* _Exercise_
The entries below contain a line with "Turn this picture" and a line with "GLIDE_MIDDLE_SHIFT = 0.036". Quote exactly those two lines and all lines between them.

[3D code data]
# # #

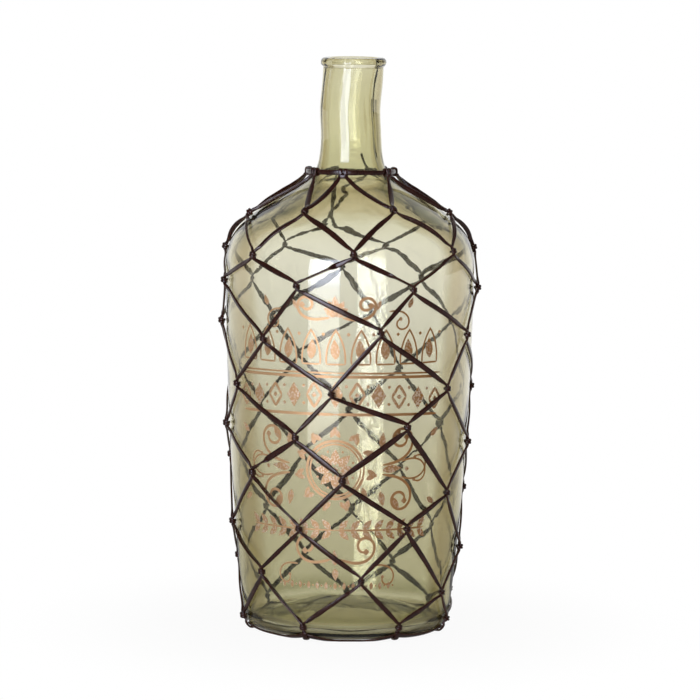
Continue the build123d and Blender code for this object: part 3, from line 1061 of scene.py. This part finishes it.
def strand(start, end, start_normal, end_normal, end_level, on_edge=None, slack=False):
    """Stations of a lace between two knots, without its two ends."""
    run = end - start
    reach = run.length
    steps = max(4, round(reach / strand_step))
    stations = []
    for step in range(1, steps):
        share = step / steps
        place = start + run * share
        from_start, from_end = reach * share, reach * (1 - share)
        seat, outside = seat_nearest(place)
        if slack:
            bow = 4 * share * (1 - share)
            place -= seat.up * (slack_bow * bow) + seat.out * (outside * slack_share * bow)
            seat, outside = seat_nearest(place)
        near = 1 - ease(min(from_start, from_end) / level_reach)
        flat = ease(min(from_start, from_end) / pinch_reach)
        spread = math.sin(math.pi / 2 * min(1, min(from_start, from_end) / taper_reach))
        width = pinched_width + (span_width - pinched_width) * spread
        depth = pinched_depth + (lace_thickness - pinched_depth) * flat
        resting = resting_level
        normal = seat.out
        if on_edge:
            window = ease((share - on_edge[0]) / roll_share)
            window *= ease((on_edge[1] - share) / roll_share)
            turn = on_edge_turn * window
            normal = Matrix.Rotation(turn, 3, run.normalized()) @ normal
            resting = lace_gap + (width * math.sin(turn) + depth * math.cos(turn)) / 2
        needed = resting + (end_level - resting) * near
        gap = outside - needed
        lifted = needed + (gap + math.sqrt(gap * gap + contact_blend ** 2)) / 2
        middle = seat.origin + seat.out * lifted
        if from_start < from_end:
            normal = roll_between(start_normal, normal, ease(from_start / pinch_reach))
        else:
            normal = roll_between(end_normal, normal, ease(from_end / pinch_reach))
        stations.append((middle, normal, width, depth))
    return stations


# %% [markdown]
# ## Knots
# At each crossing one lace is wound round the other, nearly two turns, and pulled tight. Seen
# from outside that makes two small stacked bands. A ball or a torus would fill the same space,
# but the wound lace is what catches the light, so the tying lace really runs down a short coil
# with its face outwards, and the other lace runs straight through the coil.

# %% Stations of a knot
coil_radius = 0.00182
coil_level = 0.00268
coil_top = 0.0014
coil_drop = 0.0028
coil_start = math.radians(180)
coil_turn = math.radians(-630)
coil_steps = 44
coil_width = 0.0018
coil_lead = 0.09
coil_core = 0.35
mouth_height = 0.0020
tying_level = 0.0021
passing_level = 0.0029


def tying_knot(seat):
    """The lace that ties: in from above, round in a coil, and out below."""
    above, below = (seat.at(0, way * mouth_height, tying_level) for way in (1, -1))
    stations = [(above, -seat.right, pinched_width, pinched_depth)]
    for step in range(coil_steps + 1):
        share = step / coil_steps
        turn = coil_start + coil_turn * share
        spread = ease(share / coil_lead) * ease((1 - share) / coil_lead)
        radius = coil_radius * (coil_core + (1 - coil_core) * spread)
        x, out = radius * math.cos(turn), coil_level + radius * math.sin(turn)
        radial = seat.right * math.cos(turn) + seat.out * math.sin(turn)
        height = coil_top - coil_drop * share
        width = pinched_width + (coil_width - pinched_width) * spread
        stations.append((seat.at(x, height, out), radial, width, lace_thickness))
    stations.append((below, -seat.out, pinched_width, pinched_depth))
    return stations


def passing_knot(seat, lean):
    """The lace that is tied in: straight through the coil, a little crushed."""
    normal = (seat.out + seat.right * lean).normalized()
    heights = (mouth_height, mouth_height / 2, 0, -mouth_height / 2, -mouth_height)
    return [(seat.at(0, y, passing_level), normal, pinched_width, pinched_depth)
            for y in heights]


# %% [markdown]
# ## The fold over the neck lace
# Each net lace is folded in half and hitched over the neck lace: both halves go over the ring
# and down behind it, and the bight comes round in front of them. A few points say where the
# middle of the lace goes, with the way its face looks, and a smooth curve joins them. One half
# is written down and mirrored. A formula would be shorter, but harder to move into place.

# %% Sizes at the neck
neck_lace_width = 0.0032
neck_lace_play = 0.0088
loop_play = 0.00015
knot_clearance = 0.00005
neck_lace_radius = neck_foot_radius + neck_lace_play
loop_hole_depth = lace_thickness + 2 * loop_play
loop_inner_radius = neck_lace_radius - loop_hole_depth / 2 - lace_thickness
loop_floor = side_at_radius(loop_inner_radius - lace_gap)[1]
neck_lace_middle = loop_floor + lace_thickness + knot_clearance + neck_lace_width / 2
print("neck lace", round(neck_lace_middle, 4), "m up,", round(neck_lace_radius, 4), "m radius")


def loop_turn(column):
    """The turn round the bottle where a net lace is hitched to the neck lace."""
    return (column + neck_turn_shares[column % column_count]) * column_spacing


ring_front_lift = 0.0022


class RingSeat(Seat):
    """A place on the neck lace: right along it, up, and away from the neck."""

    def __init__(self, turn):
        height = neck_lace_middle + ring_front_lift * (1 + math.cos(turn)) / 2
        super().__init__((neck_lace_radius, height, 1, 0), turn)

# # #

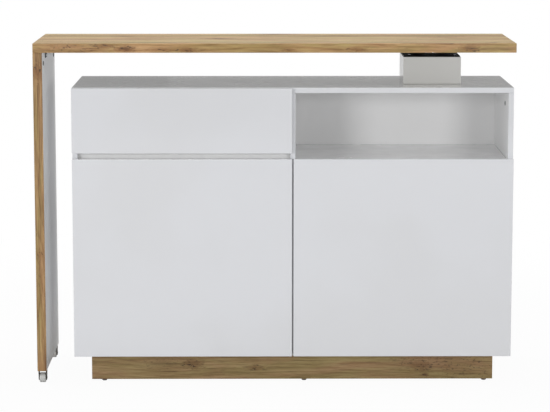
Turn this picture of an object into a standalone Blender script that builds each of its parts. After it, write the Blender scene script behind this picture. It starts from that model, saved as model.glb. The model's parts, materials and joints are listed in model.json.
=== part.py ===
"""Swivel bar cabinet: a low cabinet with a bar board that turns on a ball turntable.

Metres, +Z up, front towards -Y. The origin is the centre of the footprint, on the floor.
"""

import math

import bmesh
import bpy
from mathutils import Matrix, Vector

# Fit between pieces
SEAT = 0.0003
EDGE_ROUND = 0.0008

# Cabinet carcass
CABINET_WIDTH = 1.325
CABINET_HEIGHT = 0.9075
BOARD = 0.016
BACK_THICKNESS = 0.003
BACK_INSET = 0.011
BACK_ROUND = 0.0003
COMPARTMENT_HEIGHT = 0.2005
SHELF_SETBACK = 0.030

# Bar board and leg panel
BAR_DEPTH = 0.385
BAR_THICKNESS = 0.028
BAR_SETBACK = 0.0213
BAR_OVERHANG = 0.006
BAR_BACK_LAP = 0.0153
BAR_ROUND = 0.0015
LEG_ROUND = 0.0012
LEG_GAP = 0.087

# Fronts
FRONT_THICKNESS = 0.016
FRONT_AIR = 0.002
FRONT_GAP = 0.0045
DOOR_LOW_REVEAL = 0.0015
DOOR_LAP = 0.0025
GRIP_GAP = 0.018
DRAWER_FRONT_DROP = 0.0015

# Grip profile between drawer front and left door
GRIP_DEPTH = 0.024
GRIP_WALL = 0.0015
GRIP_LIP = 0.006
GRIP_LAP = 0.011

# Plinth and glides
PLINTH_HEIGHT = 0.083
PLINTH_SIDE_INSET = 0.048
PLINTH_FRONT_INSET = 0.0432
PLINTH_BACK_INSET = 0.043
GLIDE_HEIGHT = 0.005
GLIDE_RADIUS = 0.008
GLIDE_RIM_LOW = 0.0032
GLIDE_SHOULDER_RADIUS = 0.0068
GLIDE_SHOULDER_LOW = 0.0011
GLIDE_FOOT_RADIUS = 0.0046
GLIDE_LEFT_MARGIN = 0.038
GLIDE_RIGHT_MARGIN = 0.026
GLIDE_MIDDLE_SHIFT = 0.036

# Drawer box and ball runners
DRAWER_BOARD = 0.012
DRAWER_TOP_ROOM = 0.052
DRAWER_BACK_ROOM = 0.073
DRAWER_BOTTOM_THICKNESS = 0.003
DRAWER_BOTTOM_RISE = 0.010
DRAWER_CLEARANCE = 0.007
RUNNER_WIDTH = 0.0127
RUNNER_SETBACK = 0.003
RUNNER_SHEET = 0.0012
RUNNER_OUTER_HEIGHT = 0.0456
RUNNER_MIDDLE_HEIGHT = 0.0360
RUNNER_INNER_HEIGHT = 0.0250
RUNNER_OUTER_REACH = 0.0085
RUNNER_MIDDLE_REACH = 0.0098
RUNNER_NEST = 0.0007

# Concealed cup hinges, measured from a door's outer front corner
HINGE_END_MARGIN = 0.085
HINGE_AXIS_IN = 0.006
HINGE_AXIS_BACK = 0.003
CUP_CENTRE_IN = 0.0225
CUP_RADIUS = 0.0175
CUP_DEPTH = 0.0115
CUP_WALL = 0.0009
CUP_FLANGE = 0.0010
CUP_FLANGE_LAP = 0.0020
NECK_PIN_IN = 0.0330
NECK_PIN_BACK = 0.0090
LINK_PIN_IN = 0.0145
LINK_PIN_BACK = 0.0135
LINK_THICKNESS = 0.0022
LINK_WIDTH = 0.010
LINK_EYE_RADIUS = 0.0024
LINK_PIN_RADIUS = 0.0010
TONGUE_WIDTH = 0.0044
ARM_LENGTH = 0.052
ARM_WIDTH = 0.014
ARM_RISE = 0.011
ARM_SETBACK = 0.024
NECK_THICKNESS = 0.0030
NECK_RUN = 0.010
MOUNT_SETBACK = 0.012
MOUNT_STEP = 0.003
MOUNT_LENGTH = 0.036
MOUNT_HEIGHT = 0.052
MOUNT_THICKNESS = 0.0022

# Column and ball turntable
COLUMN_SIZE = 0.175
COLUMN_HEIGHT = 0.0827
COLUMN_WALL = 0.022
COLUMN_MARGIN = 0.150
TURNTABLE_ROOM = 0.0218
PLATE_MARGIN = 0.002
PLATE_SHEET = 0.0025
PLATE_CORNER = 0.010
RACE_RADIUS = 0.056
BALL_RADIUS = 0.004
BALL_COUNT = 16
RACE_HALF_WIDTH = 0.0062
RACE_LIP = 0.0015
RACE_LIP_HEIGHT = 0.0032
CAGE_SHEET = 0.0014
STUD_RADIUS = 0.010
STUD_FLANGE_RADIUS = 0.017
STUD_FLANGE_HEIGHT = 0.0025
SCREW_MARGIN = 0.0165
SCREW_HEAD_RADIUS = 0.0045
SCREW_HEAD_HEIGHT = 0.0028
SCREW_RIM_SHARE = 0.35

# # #

* _Complete answer_
Turn this picture of an object into a standalone Blender script that builds each of its parts. After it, write the Blender scene script behind this picture. It starts from that model, saved as model.glb. The model's parts, materials and joints are listed in model.json.
=== part.py ===
"""Swivel bar cabinet: a low cabinet with a bar board that turns on a ball turntable.

Metres, +Z up, front towards -Y. The origin is the centre of the footprint, on the floor.
"""

import math

import bmesh
import bpy
from mathutils import Matrix, Vector

# Fit between pieces
SEAT = 0.0003
EDGE_ROUND = 0.0008

# Cabinet carcass
CABINET_WIDTH = 1.325
CABINET_HEIGHT = 0.9075
BOARD = 0.016
BACK_THICKNESS = 0.003
BACK_INSET = 0.011
BACK_ROUND = 0.0003
COMPARTMENT_HEIGHT = 0.2005
SHELF_SETBACK = 0.030

# Bar board and leg panel
BAR_DEPTH = 0.385
BAR_THICKNESS = 0.028
BAR_SETBACK = 0.0213
BAR_OVERHANG = 0.006
BAR_BACK_LAP = 0.0153
BAR_ROUND = 0.0015
LEG_ROUND = 0.0012
LEG_GAP = 0.087

# Fronts
FRONT_THICKNESS = 0.016
FRONT_AIR = 0.002
FRONT_GAP = 0.0045
DOOR_LOW_REVEAL = 0.0015
DOOR_LAP = 0.0025
GRIP_GAP = 0.018
DRAWER_FRONT_DROP = 0.0015

# Grip profile between drawer front and left door
GRIP_DEPTH = 0.024
GRIP_WALL = 0.0015
GRIP_LIP = 0.006
GRIP_LAP = 0.011

# Plinth and glides
PLINTH_HEIGHT = 0.083
PLINTH_SIDE_INSET = 0.048
PLINTH_FRONT_INSET = 0.0432
PLINTH_BACK_INSET = 0.043
GLIDE_HEIGHT = 0.005
GLIDE_RADIUS = 0.008
GLIDE_RIM_LOW = 0.0032
GLIDE_SHOULDER_RADIUS = 0.0068
GLIDE_SHOULDER_LOW = 0.0011
GLIDE_FOOT_RADIUS = 0.0046
GLIDE_LEFT_MARGIN = 0.038
GLIDE_RIGHT_MARGIN = 0.026
GLIDE_MIDDLE_SHIFT = 0.036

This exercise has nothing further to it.